Below is a listing. Quote from it, exactly, the lines from the one containing "points = [vertex.co" down to the one containing "POINT_EDGE = 0.03", both ends included, and nothing else.
** start of DATA ENTRIES **
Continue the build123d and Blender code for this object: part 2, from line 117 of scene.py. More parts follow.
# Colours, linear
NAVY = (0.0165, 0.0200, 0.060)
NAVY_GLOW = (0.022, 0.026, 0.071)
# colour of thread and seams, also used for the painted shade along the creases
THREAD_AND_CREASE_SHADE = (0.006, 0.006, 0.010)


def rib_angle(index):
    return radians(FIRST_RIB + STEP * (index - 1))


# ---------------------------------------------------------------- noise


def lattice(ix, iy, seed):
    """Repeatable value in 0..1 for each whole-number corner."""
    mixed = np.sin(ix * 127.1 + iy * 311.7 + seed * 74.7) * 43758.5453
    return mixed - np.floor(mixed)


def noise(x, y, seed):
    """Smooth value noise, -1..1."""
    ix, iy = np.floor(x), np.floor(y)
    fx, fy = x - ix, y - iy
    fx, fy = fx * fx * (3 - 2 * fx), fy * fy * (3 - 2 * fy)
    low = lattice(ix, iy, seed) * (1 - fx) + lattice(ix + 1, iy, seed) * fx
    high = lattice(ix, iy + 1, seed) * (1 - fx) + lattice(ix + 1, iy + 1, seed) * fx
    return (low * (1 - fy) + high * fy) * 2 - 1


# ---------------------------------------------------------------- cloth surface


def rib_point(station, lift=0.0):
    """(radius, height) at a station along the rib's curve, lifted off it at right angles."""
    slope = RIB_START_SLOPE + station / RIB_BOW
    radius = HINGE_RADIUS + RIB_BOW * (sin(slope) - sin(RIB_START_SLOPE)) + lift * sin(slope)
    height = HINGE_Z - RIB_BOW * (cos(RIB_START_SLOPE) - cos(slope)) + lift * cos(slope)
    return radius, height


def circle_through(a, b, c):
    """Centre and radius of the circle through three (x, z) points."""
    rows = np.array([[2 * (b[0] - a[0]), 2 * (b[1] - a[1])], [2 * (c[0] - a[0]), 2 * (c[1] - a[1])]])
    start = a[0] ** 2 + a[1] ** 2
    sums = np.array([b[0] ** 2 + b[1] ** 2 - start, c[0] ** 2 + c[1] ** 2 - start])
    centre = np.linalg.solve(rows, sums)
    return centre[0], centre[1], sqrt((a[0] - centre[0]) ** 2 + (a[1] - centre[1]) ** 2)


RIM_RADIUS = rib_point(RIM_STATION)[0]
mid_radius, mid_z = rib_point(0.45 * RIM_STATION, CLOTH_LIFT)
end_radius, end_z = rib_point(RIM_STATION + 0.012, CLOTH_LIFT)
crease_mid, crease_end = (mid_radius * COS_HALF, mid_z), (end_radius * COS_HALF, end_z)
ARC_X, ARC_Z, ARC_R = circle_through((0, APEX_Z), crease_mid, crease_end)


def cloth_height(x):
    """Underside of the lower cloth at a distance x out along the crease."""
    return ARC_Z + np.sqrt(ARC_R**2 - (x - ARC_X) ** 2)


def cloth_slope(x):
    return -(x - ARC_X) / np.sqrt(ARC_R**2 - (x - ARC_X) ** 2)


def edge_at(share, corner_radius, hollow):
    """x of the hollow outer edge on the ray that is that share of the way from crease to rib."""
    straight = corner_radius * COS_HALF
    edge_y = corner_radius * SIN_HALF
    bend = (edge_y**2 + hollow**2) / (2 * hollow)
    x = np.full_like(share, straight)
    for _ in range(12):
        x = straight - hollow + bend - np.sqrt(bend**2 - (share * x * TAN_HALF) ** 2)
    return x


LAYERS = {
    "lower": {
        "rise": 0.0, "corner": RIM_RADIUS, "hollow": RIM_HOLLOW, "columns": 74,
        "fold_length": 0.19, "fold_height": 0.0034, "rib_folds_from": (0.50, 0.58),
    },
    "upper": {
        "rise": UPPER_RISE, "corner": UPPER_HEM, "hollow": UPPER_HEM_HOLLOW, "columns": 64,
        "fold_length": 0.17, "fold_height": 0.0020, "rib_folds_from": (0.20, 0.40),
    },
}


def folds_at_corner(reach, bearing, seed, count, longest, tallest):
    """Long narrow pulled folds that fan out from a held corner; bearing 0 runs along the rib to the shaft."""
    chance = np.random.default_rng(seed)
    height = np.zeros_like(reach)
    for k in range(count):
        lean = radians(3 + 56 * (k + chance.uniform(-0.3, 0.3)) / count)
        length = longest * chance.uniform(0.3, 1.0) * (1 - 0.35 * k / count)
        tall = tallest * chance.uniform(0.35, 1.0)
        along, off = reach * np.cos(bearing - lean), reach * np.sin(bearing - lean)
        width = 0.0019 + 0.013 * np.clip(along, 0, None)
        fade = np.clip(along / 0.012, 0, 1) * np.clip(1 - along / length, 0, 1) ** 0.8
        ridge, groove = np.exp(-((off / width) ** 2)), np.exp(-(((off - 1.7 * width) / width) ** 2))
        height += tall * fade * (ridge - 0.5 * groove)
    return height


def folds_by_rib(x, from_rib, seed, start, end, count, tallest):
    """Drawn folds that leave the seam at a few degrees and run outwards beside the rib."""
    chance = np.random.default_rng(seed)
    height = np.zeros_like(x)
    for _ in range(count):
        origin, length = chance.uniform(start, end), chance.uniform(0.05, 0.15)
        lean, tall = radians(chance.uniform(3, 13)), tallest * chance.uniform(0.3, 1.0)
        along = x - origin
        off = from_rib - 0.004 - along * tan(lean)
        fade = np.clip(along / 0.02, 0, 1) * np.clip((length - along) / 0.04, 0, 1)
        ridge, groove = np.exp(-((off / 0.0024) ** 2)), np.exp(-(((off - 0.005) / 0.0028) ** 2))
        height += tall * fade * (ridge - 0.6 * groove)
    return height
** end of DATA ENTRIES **
** start of DATA ENTRIES **
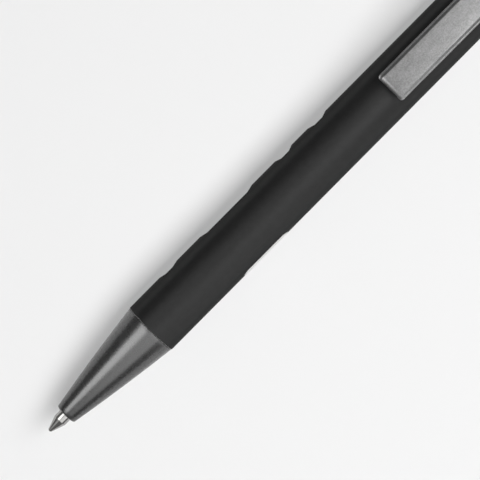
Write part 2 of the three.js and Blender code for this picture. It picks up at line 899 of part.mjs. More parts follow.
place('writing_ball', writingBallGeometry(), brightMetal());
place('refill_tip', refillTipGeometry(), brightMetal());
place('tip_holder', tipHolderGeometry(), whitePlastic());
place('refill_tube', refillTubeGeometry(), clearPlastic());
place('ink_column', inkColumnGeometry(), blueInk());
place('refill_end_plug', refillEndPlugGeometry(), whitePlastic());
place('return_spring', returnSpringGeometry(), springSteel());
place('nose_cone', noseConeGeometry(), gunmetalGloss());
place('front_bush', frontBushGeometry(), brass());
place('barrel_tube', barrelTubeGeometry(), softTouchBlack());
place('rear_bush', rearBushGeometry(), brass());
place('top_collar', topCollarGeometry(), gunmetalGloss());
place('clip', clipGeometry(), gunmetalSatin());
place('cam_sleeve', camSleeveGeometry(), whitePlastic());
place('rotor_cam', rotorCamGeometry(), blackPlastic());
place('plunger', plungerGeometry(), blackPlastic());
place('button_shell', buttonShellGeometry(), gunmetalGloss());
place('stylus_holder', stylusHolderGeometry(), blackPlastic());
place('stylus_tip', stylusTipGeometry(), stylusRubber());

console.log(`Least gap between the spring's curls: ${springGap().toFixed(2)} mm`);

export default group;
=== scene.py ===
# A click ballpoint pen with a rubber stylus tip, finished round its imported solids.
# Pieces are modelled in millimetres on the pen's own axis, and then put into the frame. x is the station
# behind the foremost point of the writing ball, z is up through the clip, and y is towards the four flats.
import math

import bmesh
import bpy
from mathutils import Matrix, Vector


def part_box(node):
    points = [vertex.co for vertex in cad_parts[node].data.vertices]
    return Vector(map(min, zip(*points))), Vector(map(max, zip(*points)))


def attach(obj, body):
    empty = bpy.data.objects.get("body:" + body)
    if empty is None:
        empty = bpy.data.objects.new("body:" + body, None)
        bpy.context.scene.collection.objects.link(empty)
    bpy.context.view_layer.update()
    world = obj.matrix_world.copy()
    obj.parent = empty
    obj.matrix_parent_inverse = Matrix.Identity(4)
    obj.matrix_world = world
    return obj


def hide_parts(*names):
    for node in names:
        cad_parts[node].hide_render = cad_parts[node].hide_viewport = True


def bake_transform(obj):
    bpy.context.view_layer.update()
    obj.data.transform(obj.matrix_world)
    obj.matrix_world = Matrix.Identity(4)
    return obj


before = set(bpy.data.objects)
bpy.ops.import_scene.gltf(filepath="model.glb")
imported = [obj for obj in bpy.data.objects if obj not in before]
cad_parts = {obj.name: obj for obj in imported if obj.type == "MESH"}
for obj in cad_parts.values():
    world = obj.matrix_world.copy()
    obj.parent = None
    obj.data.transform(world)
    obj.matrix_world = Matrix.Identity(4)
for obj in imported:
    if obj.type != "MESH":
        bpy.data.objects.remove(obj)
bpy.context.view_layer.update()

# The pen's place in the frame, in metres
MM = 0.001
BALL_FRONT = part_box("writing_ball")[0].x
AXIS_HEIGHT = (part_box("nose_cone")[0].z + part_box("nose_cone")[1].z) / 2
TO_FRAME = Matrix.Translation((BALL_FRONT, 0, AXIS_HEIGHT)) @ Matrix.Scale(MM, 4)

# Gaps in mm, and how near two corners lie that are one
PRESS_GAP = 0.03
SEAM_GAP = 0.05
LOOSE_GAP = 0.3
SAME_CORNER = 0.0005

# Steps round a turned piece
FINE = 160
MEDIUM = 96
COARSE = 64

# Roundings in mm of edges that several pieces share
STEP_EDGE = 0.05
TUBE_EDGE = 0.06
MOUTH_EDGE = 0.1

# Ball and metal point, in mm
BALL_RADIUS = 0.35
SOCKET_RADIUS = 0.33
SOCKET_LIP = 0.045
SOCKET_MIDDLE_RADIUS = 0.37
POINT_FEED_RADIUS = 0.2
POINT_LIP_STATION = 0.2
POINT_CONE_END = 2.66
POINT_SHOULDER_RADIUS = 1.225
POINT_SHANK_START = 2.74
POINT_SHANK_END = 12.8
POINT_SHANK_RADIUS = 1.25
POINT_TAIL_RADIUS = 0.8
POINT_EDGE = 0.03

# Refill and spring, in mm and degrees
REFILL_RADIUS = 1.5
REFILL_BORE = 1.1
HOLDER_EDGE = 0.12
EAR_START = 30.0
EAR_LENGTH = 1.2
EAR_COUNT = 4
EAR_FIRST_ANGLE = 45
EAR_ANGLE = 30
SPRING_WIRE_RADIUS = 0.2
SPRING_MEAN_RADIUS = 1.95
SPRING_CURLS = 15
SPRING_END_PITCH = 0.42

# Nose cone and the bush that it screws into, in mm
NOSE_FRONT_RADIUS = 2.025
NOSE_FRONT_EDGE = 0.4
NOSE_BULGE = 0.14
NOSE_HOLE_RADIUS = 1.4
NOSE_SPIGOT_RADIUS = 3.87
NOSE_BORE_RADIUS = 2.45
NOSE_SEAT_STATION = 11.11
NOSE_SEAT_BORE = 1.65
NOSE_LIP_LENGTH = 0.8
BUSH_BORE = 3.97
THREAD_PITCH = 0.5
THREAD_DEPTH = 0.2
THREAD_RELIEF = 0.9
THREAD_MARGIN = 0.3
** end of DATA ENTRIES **
TASK OUTPUT -
    points = [vertex.co for vertex in cad_parts[node].data.vertices]
    return Vector(map(min, zip(*points))), Vector(map(max, zip(*points)))


def attach(obj, body):
    empty = bpy.data.objects.get("body:" + body)
    if empty is None:
        empty = bpy.data.objects.new("body:" + body, None)
        bpy.context.scene.collection.objects.link(empty)
    bpy.context.view_layer.update()
    world = obj.matrix_world.copy()
    obj.parent = empty
    obj.matrix_parent_inverse = Matrix.Identity(4)
    obj.matrix_world = world
    return obj


def hide_parts(*names):
    for node in names:
        cad_parts[node].hide_render = cad_parts[node].hide_viewport = True


def bake_transform(obj):
    bpy.context.view_layer.update()
    obj.data.transform(obj.matrix_world)
    obj.matrix_world = Matrix.Identity(4)
    return obj


before = set(bpy.data.objects)
bpy.ops.import_scene.gltf(filepath="model.glb")
imported = [obj for obj in bpy.data.objects if obj not in before]
cad_parts = {obj.name: obj for obj in imported if obj.type == "MESH"}
for obj in cad_parts.values():
    world = obj.matrix_world.copy()
    obj.parent = None
    obj.data.transform(world)
    obj.matrix_world = Matrix.Identity(4)
for obj in imported:
    if obj.type != "MESH":
        bpy.data.objects.remove(obj)
bpy.context.view_layer.update()

# The pen's place in the frame, in metres
MM = 0.001
BALL_FRONT = part_box("writing_ball")[0].x
AXIS_HEIGHT = (part_box("nose_cone")[0].z + part_box("nose_cone")[1].z) / 2
TO_FRAME = Matrix.Translation((BALL_FRONT, 0, AXIS_HEIGHT)) @ Matrix.Scale(MM, 4)

# Gaps in mm, and how near two corners lie that are one
PRESS_GAP = 0.03
SEAM_GAP = 0.05
LOOSE_GAP = 0.3
SAME_CORNER = 0.0005

# Steps round a turned piece
FINE = 160
MEDIUM = 96
COARSE = 64

# Roundings in mm of edges that several pieces share
STEP_EDGE = 0.05
TUBE_EDGE = 0.06
MOUTH_EDGE = 0.1

# Ball and metal point, in mm
BALL_RADIUS = 0.35
SOCKET_RADIUS = 0.33
SOCKET_LIP = 0.045
SOCKET_MIDDLE_RADIUS = 0.37
POINT_FEED_RADIUS = 0.2
POINT_LIP_STATION = 0.2
POINT_CONE_END = 2.66
POINT_SHOULDER_RADIUS = 1.225
POINT_SHANK_START = 2.74
POINT_SHANK_END = 12.8
POINT_SHANK_RADIUS = 1.25
POINT_TAIL_RADIUS = 0.8
POINT_EDGE = 0.03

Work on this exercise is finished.